ほろ酔い勉強会「人生百年時代をどう生きるか」を終えて
ほろ酔い勉強会は、諏訪中央病院の鎌田實先生がおはじめになった勉強会で、はじめのころは、夜に文字通り一杯酌み交わしながら、「ほろ酔い」で勉強していたそうなのです。
昨年の九月に、漢方医の桜井竜生先生と私とで、そのほろ酔い勉強会にお招きいただいたのでした。
もっとも、今は昼間に行われていて、一杯飲むことも無く、「ほろ酔い」ではないのですが、名前だけが残っているのです。
昨年は、
「怖くない死を迎えるために」~禅僧と漢方医と住民と病院職員で考える終活講座~
というテーマでした。
それが好評だったらしく、今年もお招きいただきました。
今年は、どう死ぬかの前に、どう生きるかの方が大事ではないかということで、「人生百年時代をどう生きるか」というテーマになったのでした。
諏訪中央病院の方々は、院長先生はじめ職員の皆さまとてもあたたかく迎えてくれて、茅野の空気もきれいで、諏訪にうかがうことを楽しみにしていたのですが、残念ながら、新型コロナウイルスの影響で、今年はリモートでの講座となってしまいました。
人生百年というと、やはり長生きできていいなと思います。
百歳まで長生きできれば幸せだろうと私などは思い込んでいました。
しかし、今回の講座で桜井先生のお話を聴いて考えさせられました。
漢方医の桜井先生は、大勢の高齢者の方々を診察されています。百歳の方も多くいらっしゃるそうです。
なんと、桜井先生は、「長生きしてよかったという百歳以上の人はいない」とおっしゃったのでした。

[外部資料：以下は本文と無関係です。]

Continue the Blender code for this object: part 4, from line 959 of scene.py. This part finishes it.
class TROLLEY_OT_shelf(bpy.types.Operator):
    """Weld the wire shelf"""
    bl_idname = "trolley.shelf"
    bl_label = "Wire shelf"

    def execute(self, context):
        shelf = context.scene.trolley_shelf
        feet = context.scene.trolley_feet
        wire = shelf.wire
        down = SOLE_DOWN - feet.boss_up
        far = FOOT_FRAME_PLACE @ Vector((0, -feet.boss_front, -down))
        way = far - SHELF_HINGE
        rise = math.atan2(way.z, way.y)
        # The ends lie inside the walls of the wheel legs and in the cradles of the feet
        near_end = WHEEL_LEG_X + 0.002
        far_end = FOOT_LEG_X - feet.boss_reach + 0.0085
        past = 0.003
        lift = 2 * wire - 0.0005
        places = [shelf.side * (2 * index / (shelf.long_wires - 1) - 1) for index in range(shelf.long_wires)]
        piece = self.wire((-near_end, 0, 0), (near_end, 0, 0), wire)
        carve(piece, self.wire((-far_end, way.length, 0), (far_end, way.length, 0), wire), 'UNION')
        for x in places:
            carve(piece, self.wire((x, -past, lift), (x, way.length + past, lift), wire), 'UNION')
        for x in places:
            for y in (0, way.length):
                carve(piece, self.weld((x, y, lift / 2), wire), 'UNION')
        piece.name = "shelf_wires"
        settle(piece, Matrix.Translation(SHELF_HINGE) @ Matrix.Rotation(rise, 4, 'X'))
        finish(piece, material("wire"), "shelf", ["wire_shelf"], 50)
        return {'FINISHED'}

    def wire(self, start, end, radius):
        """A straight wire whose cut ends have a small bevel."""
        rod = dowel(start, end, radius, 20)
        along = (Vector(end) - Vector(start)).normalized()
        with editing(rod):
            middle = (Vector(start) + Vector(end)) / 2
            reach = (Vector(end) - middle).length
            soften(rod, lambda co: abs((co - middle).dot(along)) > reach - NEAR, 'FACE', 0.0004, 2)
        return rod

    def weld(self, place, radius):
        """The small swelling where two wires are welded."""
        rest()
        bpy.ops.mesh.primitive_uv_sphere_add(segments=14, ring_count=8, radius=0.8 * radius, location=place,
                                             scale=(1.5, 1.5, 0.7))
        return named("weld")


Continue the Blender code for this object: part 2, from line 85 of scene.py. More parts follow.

それはなぜかというと、「友達が死んでいくから孤独」「電話も出られない」「コミュニケーションが友人ととれない」とか、「子どもが死んでいくことを体験するのが辛い」ということがあるそうなのです。
松原泰道先生のように、「生涯修行、臨終停年」という方は稀なのでしょう。
松原泰道先生は、百一歳でお亡くなりになる年に、『日本人への遺言』という書物を遺されています。
その本のはじめに、
「生きる意味とは何なのか?
よくそんな質問をされますが、
答えは簡単です。
すべては他(ひと)のため、
自分のためではありません。
人は他の役に立つことを
目的に生まれてきたのです。
自信を持ってください。
あなたはきっと誰かの役に立ちます」
と書かれています。
松原先生は、そんな思いで、お亡くなりになる前まで、勉強に励みお説法を続けておられたのでしょう。
しかし、そのようなことをできる方は実際には稀でしょう。
役に立つといっても色んな事があります。
ベッドで寝ていても、周りの人に微笑むことで、安らぎを与えてあげることができるでしょう。

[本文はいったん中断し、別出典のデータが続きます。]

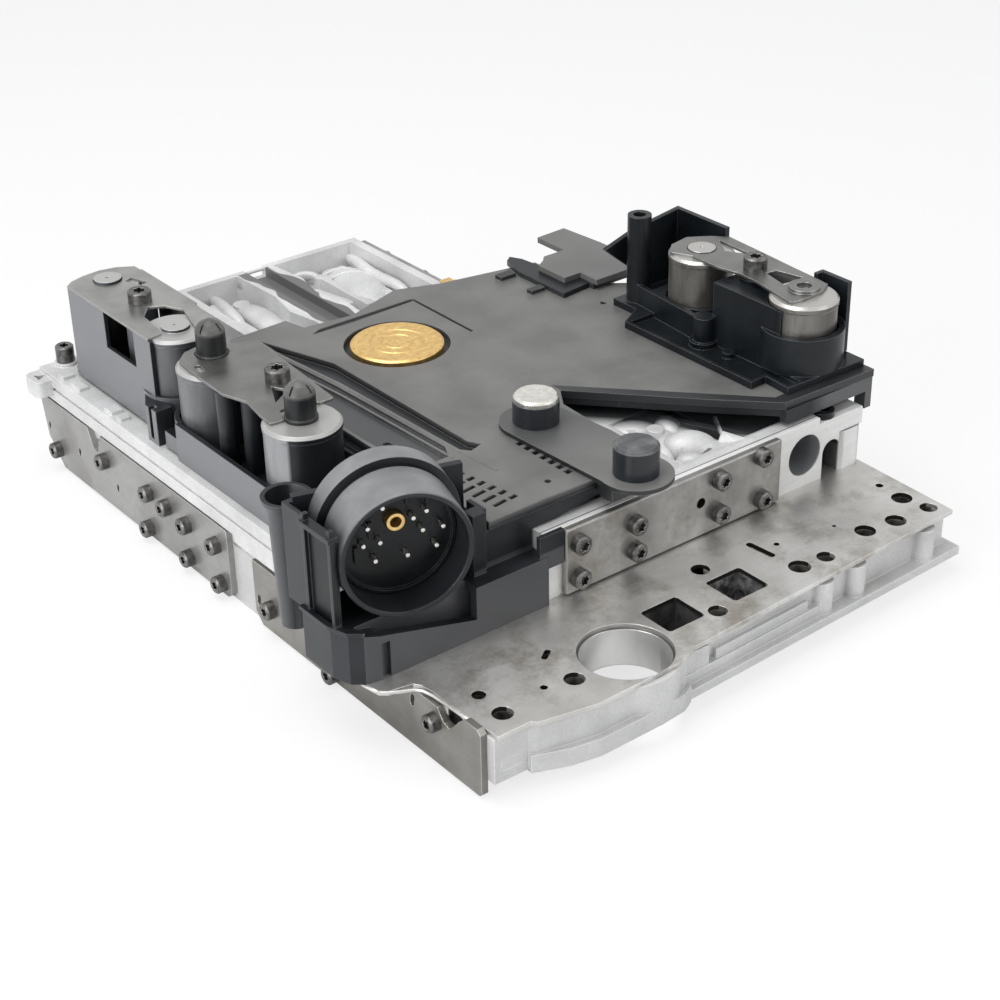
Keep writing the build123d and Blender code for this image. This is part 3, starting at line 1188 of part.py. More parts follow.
ring_at = (168.6, 75.8)
with BuildPart() as right_retainer:
    with BuildSketch(Plane.XY.offset(right_cap_z)) as leaf:
        with BuildLine():
            Polyline((151.6, 143.8), (158.1, 149.9), (169.4, 152.0), (179.0, 145.7), (184.8, 139.3), (183.4, 118.5),
                     (181.6, 96.0), (180.6, 80.0), (179.6, 72.0), (172.0, 68.2), (159.5, 67.8), (153.4, 69.0),
                     (155.8, 82.7), (158.2, 95.0), (158.7, 106.2), (156.3, 117.1), (156.5, 134.1), close=True)
        make_face()
        fillet(leaf.vertices(), 1.2)
        with BuildLine():
            Polyline((167.8, 98.5), (173.5, 97.5), (176.8, 84.5), (164.5, 83.8), close=True)
        make_face(mode=Mode.SUBTRACT)
        with BuildLine():
            Polyline((178.4, 139.5), (177.6, 118.0), (171.5, 128.5), close=True)
        make_face(mode=Mode.SUBTRACT)
        with Locations(right_can[0]):
            Circle(disc_small + 0.4, mode=Mode.SUBTRACT)
        with Locations(screw_c):
            Circle(screw_hole_r + 0.2, mode=Mode.SUBTRACT)
    extrude(amount=leaf_t)
    # Raised ring at the near end
    with BuildSketch(Plane.XY.offset(right_cap_z)):
        with Locations(ring_at):
            Circle(7.0)
    extrude(amount=2.6)
    with BuildSketch(Plane.XY.offset(right_cap_z)):
        with Locations(ring_at):
            Circle(3.4)
    extrude(amount=3.0, mode=Mode.SUBTRACT)
save(right_retainer.part, "right_retainer")

leaf_screw = cap_screw(5.4, 6.0, screw_r, 12.0)
with BuildPart() as retainer_screws:
    with Locations(
        post_a + (front_cap_z + leaf_t,),
        screw_r1 + (rear_cap_z + leaf_t,),
        screw_c + (right_cap_z + leaf_t,),
    ):
        add(leaf_screw)
save(retainer_screws.part, "retainer_screws")


# Black plugs on the two front solenoids: a round stem with a small foot, a blunt cone and four grooves
with BuildPart() as front_plug:
    with BuildSketch(Plane.XZ):
        with BuildLine():
            Polyline((0, 0), (7.1, 0), (7.1, 1.4), (6.6, 1.8), (6.5, 12.0), (5.9, 13.6), (4.2, 15.6), (1.6, 16.8),
                     (0, 16.8), close=True)
        make_face()
    revolve(axis=Axis.Z)
    with BuildSketch(Plane.XY.offset(16.8)):
        with PolarLocations(5.6, 4, start_angle=20):
            Rectangle(4.4, 0.9)
    extrude(amount=-4.4, mode=Mode.SUBTRACT)
for number, (x, y) in enumerate(plug_at, start=1):
    save(Pos(x, y, front_cap_z) * front_plug.part, "front_solenoid_plug_" + str(number))


# Ring seal on the right end of the upper casting
with BuildPart() as end_seal_ring:
    with BuildSketch(Plane.XY.offset(ledge_z + 8.0)):
        with Locations((160.0, 53.0)):
            Circle(5.7)
            Circle(3.6, mode=Mode.SUBTRACT)
    extrude(amount=3.0)
save(end_seal_ring.part, "end_seal_ring")
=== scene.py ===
import bpy
import bmesh
from math import radians
from mathutils import Matrix, Vector


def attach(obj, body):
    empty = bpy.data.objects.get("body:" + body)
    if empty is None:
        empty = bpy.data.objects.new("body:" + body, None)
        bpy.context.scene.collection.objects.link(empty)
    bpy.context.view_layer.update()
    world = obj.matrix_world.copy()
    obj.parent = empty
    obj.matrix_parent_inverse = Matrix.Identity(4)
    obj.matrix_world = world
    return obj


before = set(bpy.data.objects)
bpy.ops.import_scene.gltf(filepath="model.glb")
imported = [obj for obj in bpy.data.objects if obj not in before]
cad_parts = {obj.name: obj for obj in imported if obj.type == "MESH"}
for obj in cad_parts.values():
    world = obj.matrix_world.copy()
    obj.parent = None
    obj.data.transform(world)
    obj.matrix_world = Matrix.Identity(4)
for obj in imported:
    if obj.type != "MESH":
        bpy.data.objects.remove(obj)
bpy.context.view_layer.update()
scene = bpy.context.scene


# The studio: a plain pale floor, a surround and three soft lamps.
# To the camera the floor is mostly a white glow, which keeps its shadows faint. The surround is white
# to the camera, a little weaker in gloss and weakest as light.
floor_level = -0.028
floor_half = 3.0


def new_piece(name, bm):
    mesh = bpy.data.meshes.new(name)
    bm.to_mesh(mesh)
    bm.free()
    piece = bpy.data.objects.new(name, mesh)
    scene.collection.objects.link(piece)
    return piece


floor_bm = bmesh.new()
floor_place = Matrix.Translation((0, 0, floor_level))
bmesh.ops.create_grid(floor_bm, x_segments=1, y_segments=1, size=floor_half, matrix=floor_place)
floor = new_piece("studio_floor", floor_bm)

floor_glow = 0.74
surround_light = 0.42
surround_in_gloss = 0.75


def combine(tree, way, first, *others):
    for other in others:
        node = tree.nodes.new("ShaderNodeMath")
        node.operation = way
        tree.links.new(first, node.inputs[0])
        if isinstance(other, float):
            node.inputs[1].default_value = other
        else:
            tree.links.new(other, node.inputs[1])
        first = node.outputs[0]
    return first


def light_of(tree, kind, colour, strength):
    node = tree.nodes.new(kind)
    node.inputs["Color"].default_value = (*colour, 1)
    node.inputs["Strength"].default_value = strength
    return node


def mix_into(tree, share, first, second, out):
    mix = tree.nodes.new("ShaderNodeMixShader")
    tree.links.new(share, mix.inputs["Fac"])
    tree.links.new(first.outputs[0], mix.inputs[1])
    tree.links.new(second.outputs[0], mix.inputs[2])
    tree.links.new(mix.outputs[0], out.inputs["Surface"])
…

やさしい言葉をかけるだけでも、お役に立つこともあるでしょう。
穏やかな表情をしているだけでも、何か力を与えて上げることもできるでしょう。
それから、周りの者も、そのお年寄りの方が、生きてくださっていることが、自分たちの暮らしの支えになっているのだということを伝えてあげることも大事でしょう。
幸せで長生きするには、やはり本人もその周囲の者も努力することが必要なのだと学ばせてもらいました。